JC: One of the things I'm realizing more and more is that I can't talk about my research for very long without finding myself talking about my teaching, and vice versa. I have a really hard time drawing a line between the two. How I think as a researcher is how I think as a teacher—asking questions, trying to find some answers, scrutinizing those answers, rethinking my questions. All of this is an active, communicative process, with deep roots in active learning principles, and it really seems to capture what I love most about teaching.
Dartmouth students have been eager to join these conversations, to ask tough questions and offer thoughtful answers, to think and then rethink what it means for speech to be at its best. They don't approach my speech class as an opportunity for simple skills training. They're ready to dive into the rich nuances of the discipline, to study theory, to build conceptual models, to engage in reflective self-evaluation. They become active participants in their classmates' speech successes, too, as helpful, thoughtful rhetorical critics. And this approach to speech—an approach based on dialogue, on theory, on academic study and active learning—goes well beyond the walls of my classroom. I'm reminded of this each time I hear from a Speech 20 alum—about their continued study and practice of speech in their careers, in their communities, in their studies, in their lives.

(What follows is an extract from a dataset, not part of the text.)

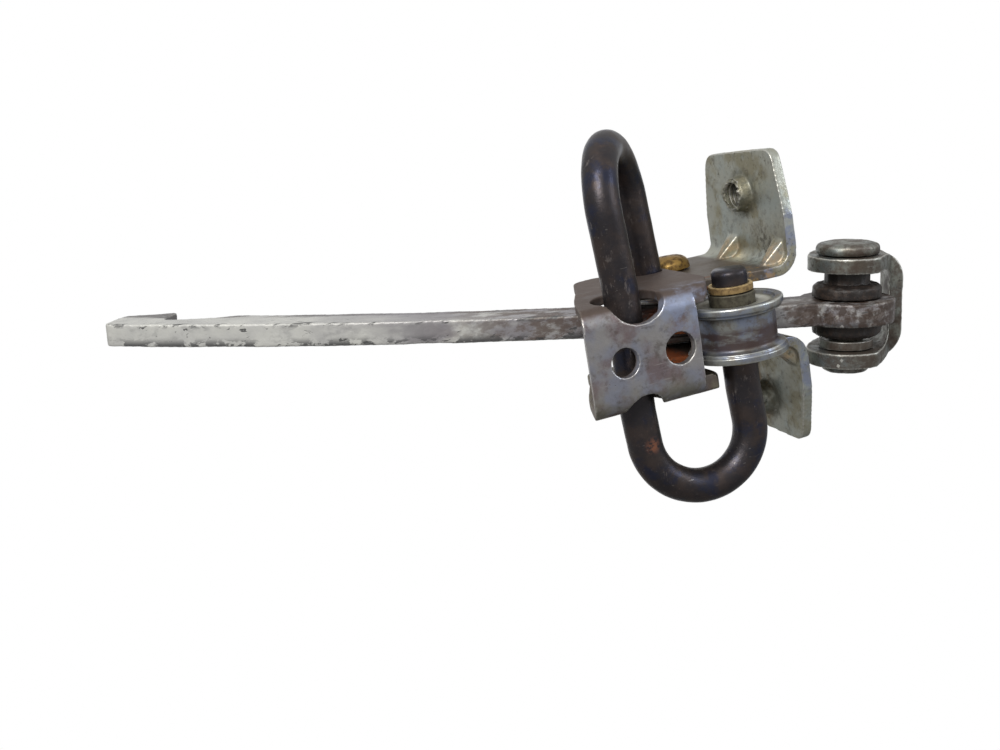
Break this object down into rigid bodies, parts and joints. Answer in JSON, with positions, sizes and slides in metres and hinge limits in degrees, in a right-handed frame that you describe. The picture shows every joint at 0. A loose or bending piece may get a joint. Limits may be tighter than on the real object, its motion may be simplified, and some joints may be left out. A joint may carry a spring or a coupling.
{
  "type": "door check",
  "caption": "Car door check: curved arm sliding between two flanged rollers, one pressed by a bent torsion rod, with door brackets and a pillar clevis.",
  "frame": {"origin": "on the outer faces of the two door tabs, midway between their screw holes", "axes": "+X out of the door face towards the pillar, +Z along the roller axles, +Y away from the web of the channel"},
  "size_m": [0.1863, 0.0891, 0.0867],
  "materials": {
    "zinc_plate": "worn zinc plating with rust specks",
    "yellowed_zinc": "zinc plating with yellow passivation and brown grease",
    "black_spring_steel": "black oxide with brown bloom",
    "roller_zinc": "zinc, rubbed bright on the rims, greasy in the groove",
    "dark_bush": "dull steel",
    "tan_washer": "dull yellow passivation",
    "rivet_brass_tint": "yellow passivation",
    "worn_grey_paint": "thin grey coat, chipped to dark steel",
    "clevis_zinc": "dull zinc under brown grease",
    "greasy_black": "greasy black plastic"
  },
  "bodies": {
    "housing": {"front_channel": "zinc_plate", "upper_bracket": "yellowed_zinc", "lower_bracket": "yellowed_zinc", "torsion_rod": "black_spring_steel", "rear_axle_rivet": "rivet_brass_tint", "rear_upper_washer": "roller_zinc", "rear_lower_washer": "roller_zinc"},
    "spring_arm": {"front_roller_bush": "dark_bush", "front_retaining_washer": "tan_washer", "front_lower_washer": "tan_washer"},
    "front_roller": {"front_roller": "roller_zinc"},
    "rear_roller": {"rear_roller": "roller_zinc"},
    "swing_bush": {"rear_roller_bush": "dark_bush"},
    "arm": {"check_arm": "worn_grey_paint"},
    "clevis": {"clevis_bracket": "clevis_zinc", "pivot_pin": "clevis_zinc", "upper_bushing": "greasy_black", "lower_bushing": "greasy_black", "lower_spacer": "clevis_zinc"}
  },
  "joints": [
    {"name": "spring_flex", "type": "hinge", "parent": "housing", "child": "spring_arm", "pos_m": [-0.0483, -0.0215, 0], "axis": [0, 0, -1], "range_deg": [0, 4.5], "stiffness_Nm_per_rad": 40, "deforming": ["torsion_rod"]},
    {"name": "arm_swing", "type": "hinge", "parent": "housing", "child": "swing_bush", "pos_m": [-0.0205, 0.00812, 0], "axis": [0, 0, 1], "range_deg": [0, 13]},
    {"name": "arm_slide", "type": "hinge", "parent": "swing_bush", "child": "arm", "pos_m": [0.09818, 0.43648, 0], "axis": [0.126, -0.034, 0.9914], "range_deg": [0, 14.5]},
    {"name": "front_roller_spin", "type": "hinge", "parent": "spring_arm", "child": "front_roller", "pos_m": [-0.0223, -0.0235, 0], "axis": [0, 0, 1], "continuous": true},
    {"name": "rear_roller_spin", "type": "hinge", "parent": "housing", "child": "rear_roller", "pos_m": [-0.0205, 0.00812, 0], "axis": [0, 0, 1], "continuous": true},
    {"name": "clevis_pivot", "type": "hinge", "parent": "arm", "child": "clevis", "pos_m": [0.0128, -0.0155, -0.00463], "axis": [0.126, -0.034, 0.9914], "range_deg": [-75, 60]}
  ],
  "couplings": [
    {"joint": "front_roller_spin", "follows": "arm_slide", "ratio": -50.65},
    {"joint": "rear_roller_spin", "follows": "arm_slide", "ratio": 49.35}
  ]
}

I'm really excited, too, about how Speech at Dartmouth fits into the larger initiatives across campus. Speech is an active, helpful partner in intradisciplinary efforts, in clusters of colleagues and students focused on some of the most important issues and opportunities. Speech is inherently a process of experiential learning—of making meaning through the practice(s) of communication and the value of reflecting on how theory informs practice. And not only that, but speech is often a part of experiential learning in other disciplines—whether the processes of discovery, the products created from the experiences, the learners' reflections on what was learned and how. We make these discoveries through communication—through speaking and writing.
Q: Any concluding thoughts about Speech at Dartmouth?
JC: Speech at Dartmouth is more than public speaking—but even if it weren't, it would still be worth teaching, learning, studying, theorizing, doing. Taught with innovative approaches and academic rigor; drawing on the larger discipline of Communication and specific research areas like attitude change, information processing, and affect; welcoming students who are curious, committed, and interested in deeper understandings of what it means to make meaning—in a course like this, with students like that, amazing things happen. Sure, my students become better speakers, but they also become better critical thinkers, better listeners, better rhetorical critics—eager to use their voices to change the world.